What the change costs, and what to do about it
The cost is timing, not lost money. The $2,560 in the example is tax prepaid, not tax forfeited, and the $8,000 then grows tax-free with no required minimum distributions from the Roth account during your lifetime. For someone who expects a lower bracket in retirement, prepaying at 32% or 35% genuinely stings. For someone whose retirement balances are large enough that RMDs will keep them in a high bracket anyway, forced Roth dollars are close to what a good plan would have chosen voluntarily, the same logic that drives the mega backdoor Roth.

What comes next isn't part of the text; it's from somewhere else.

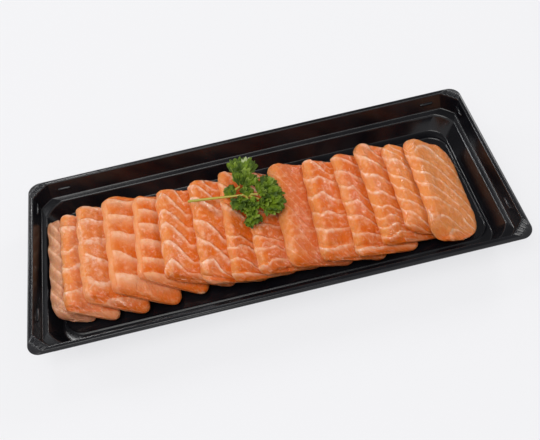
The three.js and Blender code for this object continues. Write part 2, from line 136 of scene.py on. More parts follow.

The realistic levers are narrow but real. If your Box 3 wages hover near $150,000, pretax health, dental, and vision premiums plus HSA and FSA contributions run through a cafeteria plan all reduce Social Security wages, and a few thousand dollars of them can keep next year's catch-up deductible. If you are 60 through 63 in 2026, the enhanced catch-up is $11,250, and the same wage test decides whether it is pretax or Roth, so the stakes are 40 percent higher. If you run your own S corporation, your salary decision now has a side effect on your own catch-up treatment. And if your plan lacks a Roth feature, amend it before the catch-up dollars you expected to make become dollars you are not allowed to contribute.